DIRECTIONS FOR THIS TASK
Quote verbatim everything from the line containing "faults = [item.Label" down to the line containing "before = set(bpy.data.objects)", with both of those lines included and no others.

DATA LINES
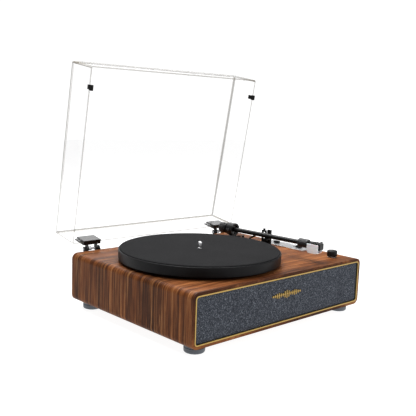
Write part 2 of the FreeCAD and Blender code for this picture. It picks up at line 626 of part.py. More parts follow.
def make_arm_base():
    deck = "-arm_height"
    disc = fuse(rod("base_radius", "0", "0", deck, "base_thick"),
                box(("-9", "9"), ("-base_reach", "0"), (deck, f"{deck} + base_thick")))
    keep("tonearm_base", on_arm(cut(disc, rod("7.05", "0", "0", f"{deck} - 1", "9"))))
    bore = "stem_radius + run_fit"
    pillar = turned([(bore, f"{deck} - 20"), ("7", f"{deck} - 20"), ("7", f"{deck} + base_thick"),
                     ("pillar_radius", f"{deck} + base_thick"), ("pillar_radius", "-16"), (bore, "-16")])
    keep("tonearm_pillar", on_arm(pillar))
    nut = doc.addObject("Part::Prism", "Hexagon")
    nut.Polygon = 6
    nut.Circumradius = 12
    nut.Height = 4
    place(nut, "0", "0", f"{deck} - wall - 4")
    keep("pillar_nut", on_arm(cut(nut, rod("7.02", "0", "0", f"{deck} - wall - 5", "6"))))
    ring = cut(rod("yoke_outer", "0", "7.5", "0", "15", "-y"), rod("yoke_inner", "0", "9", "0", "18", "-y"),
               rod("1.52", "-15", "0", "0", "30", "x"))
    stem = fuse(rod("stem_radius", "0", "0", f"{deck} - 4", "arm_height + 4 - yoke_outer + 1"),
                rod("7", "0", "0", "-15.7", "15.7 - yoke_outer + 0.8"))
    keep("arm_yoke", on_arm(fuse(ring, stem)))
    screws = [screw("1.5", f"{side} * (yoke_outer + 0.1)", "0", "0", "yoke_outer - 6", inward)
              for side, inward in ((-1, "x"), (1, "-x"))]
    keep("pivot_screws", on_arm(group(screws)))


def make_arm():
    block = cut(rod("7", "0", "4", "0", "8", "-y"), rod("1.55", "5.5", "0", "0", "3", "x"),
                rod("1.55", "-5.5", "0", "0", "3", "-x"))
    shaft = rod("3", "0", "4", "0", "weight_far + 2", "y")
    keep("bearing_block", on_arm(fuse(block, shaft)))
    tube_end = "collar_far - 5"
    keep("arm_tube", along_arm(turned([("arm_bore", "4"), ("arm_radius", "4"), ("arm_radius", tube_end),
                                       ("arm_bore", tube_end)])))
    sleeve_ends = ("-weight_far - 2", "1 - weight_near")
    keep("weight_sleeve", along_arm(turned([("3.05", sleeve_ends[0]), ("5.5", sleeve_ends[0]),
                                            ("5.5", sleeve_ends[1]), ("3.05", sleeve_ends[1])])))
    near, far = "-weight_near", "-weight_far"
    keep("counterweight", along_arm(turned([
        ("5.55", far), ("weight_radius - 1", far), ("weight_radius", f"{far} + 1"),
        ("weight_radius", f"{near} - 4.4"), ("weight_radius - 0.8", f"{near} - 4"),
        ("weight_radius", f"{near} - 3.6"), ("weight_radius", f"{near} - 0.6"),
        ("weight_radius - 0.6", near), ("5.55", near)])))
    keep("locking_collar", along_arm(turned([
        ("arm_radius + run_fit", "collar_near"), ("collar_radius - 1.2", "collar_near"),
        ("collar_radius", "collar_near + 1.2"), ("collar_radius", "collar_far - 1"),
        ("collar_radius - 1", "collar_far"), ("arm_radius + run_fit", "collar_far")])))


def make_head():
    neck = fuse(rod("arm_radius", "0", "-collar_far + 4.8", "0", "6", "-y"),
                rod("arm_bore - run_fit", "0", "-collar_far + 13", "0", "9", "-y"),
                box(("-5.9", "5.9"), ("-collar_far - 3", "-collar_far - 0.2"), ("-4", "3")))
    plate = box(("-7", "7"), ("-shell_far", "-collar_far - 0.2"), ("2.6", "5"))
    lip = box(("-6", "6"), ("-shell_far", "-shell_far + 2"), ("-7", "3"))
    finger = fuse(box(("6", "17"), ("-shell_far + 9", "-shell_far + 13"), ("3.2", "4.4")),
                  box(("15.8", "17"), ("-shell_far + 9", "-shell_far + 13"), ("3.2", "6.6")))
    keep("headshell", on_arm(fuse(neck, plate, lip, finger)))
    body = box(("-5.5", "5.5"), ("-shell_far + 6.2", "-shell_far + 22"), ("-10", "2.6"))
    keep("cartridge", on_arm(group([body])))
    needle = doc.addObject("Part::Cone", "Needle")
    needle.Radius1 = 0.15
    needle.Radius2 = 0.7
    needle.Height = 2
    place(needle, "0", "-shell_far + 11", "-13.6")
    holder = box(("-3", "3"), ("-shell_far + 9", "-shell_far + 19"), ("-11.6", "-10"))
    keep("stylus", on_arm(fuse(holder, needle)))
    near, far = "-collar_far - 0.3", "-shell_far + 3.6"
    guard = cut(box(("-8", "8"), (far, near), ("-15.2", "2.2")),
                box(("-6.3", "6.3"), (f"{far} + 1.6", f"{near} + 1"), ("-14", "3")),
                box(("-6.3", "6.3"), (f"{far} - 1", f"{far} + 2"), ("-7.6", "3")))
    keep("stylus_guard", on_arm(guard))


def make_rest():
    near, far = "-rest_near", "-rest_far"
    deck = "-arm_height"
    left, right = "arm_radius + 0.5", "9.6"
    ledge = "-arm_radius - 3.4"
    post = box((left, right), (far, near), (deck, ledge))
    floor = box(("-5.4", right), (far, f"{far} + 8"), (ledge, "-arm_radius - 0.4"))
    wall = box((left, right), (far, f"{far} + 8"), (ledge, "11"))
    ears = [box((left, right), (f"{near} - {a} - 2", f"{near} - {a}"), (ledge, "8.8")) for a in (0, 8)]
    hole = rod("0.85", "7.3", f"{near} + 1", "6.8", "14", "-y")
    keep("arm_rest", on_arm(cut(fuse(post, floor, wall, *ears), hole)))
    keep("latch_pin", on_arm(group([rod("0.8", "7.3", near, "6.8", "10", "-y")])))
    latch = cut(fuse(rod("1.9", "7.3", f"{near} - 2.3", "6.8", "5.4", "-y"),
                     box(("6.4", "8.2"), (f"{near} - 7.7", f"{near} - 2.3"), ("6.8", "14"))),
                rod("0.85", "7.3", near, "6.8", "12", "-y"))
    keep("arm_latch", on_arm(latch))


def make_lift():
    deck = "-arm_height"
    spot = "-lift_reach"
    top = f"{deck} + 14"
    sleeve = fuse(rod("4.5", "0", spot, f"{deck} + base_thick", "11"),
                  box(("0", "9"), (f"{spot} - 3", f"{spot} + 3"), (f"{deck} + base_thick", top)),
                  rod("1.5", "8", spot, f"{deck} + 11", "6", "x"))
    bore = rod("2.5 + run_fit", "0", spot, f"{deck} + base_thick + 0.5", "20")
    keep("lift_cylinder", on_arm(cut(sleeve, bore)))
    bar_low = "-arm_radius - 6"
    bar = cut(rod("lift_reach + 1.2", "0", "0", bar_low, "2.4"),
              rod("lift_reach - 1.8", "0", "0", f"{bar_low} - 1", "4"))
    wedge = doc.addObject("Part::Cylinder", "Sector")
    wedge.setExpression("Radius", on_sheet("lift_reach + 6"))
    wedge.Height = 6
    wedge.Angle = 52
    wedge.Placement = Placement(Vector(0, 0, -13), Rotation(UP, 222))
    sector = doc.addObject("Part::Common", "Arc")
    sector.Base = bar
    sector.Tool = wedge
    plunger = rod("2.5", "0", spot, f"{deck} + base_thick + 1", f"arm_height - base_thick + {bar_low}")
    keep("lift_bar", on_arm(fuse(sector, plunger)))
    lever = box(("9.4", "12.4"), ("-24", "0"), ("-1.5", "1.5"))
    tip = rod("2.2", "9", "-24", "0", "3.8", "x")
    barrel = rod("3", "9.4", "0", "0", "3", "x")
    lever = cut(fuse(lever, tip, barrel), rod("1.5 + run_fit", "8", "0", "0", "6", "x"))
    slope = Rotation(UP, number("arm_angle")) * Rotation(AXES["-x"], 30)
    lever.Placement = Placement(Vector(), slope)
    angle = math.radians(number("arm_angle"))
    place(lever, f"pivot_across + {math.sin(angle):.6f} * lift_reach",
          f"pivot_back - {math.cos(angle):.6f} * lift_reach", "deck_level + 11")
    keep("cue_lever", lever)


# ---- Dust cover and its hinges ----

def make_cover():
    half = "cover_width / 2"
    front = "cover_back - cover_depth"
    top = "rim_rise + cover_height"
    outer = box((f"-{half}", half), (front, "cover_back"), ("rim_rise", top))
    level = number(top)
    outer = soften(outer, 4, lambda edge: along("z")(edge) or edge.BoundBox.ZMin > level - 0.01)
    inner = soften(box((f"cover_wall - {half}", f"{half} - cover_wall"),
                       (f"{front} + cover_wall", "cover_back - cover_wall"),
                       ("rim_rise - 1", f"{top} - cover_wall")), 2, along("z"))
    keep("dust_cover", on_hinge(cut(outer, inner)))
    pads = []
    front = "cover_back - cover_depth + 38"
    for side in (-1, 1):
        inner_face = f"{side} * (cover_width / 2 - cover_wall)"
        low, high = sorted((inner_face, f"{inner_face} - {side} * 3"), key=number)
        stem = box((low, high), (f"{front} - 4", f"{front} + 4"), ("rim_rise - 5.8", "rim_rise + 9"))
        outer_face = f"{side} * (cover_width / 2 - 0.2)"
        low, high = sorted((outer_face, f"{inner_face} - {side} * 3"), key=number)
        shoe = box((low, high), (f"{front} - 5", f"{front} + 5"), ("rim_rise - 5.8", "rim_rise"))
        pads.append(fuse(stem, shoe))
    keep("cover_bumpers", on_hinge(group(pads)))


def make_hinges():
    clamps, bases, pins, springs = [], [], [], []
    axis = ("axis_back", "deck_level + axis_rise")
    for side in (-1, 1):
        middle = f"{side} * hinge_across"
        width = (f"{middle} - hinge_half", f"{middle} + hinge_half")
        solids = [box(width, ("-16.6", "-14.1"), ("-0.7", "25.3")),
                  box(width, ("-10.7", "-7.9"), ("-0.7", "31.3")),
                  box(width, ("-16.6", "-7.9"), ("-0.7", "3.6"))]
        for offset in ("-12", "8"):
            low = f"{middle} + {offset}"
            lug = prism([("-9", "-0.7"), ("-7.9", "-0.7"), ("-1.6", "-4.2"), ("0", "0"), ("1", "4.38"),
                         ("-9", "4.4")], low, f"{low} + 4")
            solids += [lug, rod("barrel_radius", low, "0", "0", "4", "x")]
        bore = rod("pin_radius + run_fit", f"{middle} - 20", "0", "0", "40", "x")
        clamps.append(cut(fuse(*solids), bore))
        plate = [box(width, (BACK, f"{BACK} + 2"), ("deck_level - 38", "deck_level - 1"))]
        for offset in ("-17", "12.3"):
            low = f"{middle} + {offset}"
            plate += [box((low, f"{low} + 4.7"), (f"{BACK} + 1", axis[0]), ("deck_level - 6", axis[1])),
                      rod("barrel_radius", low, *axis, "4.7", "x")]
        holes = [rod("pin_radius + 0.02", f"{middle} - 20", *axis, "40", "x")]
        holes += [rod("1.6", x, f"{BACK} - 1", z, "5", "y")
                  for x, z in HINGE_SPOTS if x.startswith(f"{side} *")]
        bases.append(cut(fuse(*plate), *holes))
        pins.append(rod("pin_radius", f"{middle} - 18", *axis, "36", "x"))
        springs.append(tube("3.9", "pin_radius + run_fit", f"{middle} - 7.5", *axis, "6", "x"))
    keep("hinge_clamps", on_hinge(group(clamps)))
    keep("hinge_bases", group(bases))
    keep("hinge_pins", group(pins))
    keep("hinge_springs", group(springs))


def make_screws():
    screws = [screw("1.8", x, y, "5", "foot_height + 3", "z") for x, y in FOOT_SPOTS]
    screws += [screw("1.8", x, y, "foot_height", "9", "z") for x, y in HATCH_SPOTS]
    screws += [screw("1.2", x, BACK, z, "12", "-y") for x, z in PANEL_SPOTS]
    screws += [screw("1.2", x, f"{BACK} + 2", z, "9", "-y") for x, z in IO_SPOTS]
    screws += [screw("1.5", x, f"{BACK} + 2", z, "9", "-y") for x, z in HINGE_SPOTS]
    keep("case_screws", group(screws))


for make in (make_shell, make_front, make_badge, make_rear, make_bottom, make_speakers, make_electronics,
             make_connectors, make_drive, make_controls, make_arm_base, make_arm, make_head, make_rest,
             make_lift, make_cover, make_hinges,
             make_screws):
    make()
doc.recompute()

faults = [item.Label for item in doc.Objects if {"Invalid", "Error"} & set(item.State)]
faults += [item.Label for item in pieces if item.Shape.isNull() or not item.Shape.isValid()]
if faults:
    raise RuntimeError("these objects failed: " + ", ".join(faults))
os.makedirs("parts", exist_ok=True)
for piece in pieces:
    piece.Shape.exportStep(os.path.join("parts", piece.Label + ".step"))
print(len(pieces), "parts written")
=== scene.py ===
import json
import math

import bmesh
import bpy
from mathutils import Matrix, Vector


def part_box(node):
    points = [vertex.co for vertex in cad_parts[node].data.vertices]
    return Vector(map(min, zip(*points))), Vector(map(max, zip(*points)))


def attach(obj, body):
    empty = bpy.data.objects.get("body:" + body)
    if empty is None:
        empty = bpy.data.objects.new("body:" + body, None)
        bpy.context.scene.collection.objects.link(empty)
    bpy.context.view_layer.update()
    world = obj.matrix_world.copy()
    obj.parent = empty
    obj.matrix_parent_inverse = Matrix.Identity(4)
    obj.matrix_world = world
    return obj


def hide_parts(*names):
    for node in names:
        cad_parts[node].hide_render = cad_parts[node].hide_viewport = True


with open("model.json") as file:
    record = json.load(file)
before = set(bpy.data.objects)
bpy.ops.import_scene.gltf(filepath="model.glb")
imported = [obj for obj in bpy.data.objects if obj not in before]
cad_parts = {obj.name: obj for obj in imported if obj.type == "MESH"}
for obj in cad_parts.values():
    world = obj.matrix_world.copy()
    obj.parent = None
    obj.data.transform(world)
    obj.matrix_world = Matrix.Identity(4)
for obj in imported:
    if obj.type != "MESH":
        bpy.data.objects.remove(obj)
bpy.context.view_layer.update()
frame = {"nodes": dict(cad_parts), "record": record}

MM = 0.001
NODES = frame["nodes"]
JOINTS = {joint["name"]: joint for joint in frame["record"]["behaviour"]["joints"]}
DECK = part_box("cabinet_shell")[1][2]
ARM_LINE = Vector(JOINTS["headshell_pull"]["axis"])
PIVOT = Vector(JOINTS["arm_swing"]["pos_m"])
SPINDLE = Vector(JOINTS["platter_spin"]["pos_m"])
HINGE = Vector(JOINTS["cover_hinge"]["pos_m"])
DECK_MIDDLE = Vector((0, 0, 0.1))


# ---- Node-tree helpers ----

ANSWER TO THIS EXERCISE
faults = [item.Label for item in doc.Objects if {"Invalid", "Error"} & set(item.State)]
faults += [item.Label for item in pieces if item.Shape.isNull() or not item.Shape.isValid()]
if faults:
    raise RuntimeError("these objects failed: " + ", ".join(faults))
os.makedirs("parts", exist_ok=True)
for piece in pieces:
    piece.Shape.exportStep(os.path.join("parts", piece.Label + ".step"))
print(len(pieces), "parts written")
=== scene.py ===
import json
import math

import bmesh
import bpy
from mathutils import Matrix, Vector


def part_box(node):
    points = [vertex.co for vertex in cad_parts[node].data.vertices]
    return Vector(map(min, zip(*points))), Vector(map(max, zip(*points)))


def attach(obj, body):
    empty = bpy.data.objects.get("body:" + body)
    if empty is None:
        empty = bpy.data.objects.new("body:" + body, None)
        bpy.context.scene.collection.objects.link(empty)
    bpy.context.view_layer.update()
    world = obj.matrix_world.copy()
    obj.parent = empty
    obj.matrix_parent_inverse = Matrix.Identity(4)
    obj.matrix_world = world
    return obj


def hide_parts(*names):
    for node in names:
        cad_parts[node].hide_render = cad_parts[node].hide_viewport = True


with open("model.json") as file:
    record = json.load(file)
before = set(bpy.data.objects)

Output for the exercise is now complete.